What’s in your kitchen cabinets?

It has been a wild week of purging closets, cabinets, the china hutch, the file cabinet…ad nauseam. Although the cabinets were not scheduled to be delivered until the third week of July, we received notice that some of them were in this week. I have been carefully cleaning and packing the family heirlooms to take to my sister, nieces, and great-niece. While I know what belonged to whom, I did not always know the history of the piece itself, and I have have been researching the companies that produced the items and when they were in use. The lemon/orange reamer belonged to my Great-Grandmother. She was living with my maternal grandmother from the time I can remember.

Left to right: me, my cousin, Great Grandmother, my sister, my baby brother

Hazel Atlas produced the Crisscross pattern reamer from 1936-1938. It came in clear, green, pink, and blue. Some had the flat (or tab) grip and some had a tea-cup handle.

In 1946, they cost pennies. Now on ebay and etsy, they can range from $18-20 up to a hundred, depending on the color and quality.

Hazel Atlas also manufactured butter plates & covers and refrigerator dishes in the criss cross pattern. Great Grandmother’s butter dish has not fared as well as the reamer for juicing lemons and oranges, probably due to it being heavier.

And now, back to wrapping and packing–break time is over. 🙂

This entry was posted in Elbert, Family, Texas, Vintage Mid-century dishes and tagged , , . Bookmark the permalink.

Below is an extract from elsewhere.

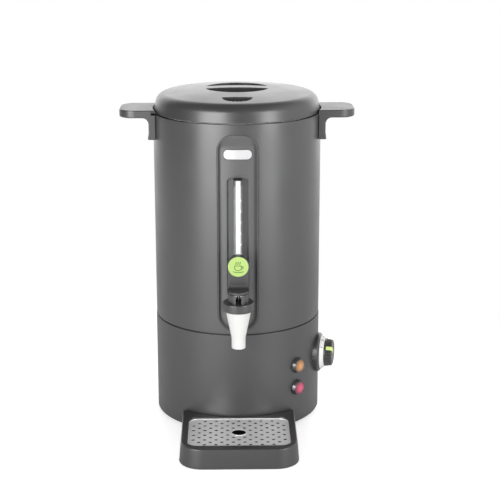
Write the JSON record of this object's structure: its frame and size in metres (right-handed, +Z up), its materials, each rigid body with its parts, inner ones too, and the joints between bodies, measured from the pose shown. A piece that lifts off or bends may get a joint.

16 Responses to What’s in your kitchen cabinets?

  1. Betty says:

    I am sure we had one of those reamers when growing up, and my grandmother likely had one, too. Who knows where it ended up? Good for you for taking better care. Good luck with your packing up!

    Liked by 1 person

  2. I think Mom has one now. I’ll have to check when we unpack her at the new place.

    Liked by 1 person

  3. My mom had a glass lemon reamer. I had one, too, and got rid of it. Wish I hadn’t.

    Liked by 1 person

  4. Beth says:

    You are not alone in possessing these antiquities and knowing to whom they belonged. I also own a glass reamer (we called it a juicer), probably my mother’s) and a small glass refrigerator storage box (my grandmother’s). The reamer is used frequently as it is much more efficient than today’s versions and the box is used for decorative purposes because it reminds me of my grandmother. I wouldn’t part with either one of them. There are treasurers all around us, love these!

    Liked by 1 person

    • Suzassippi says:

      Absolutely. I used the reamer occasionally, but I really feel the need to pass these along while I can. Whoever cleans out my house when I am gone will not know, nor care.

      Liked by 1 person

      • Beth says:

        I learned many lessons from cleaning out my parent’s house even though many of their possessions had meaning to me. Letting go now is thoughtful to those who come after us.

        Liked by 1 person

        • Suzassippi says:

          Mainly, I learned I did not want anyone else to have to deal with it, or see or read things not meant for them. 🙂
          I do have to say I have asked myself in the past few weeks, “Now why did I think I needed to keep that?” LOL

          Liked by 1 person

          • Beth says:

            Well, every now and then I need something and find it is a nice convenience to have whatever it is tucked away….somewhere. When my oldest grandson was in elementary school I would get calls from his mother, “Mom, do you have such and such? We need it for a project. Can we come over and work on it?”

            Liked by 1 person

        • Suzassippi says:

          But you are also right; it was bittersweet, and made it easier to achieve closure and to retrace parts of their lives.

          Liked by 1 person

          • Beth says:

            Sadly, I learned a lot about my parents while closing their house. Daddy’s Ole Miss yearbooks showed me some valuable lessons in understanding their generation, just one of many things that spoke to me.

            Liked by 1 person

  5. All I have is a metal reamer that I use often. Have admired the green glass ones but thought I had enough stuff already. It is good that you are sharing your treasures. I need to find homes for some of mine. Good luck on the new cabinets!

    Liked by 1 person

  6. I remember using these glass orange juice reamers as a child. My mom likely still has one somewhere.As I recall, there was usually juice and squirt mess all over the place. Now, most people I know who make fresh orange juice use an electric reaming device.

    Liked by 1 person

    • Suzassippi says:

      This one was actually quite functional. The little seed dams held them out of the juice trough pretty well, and it would hold the juice of about half an orange or lemon.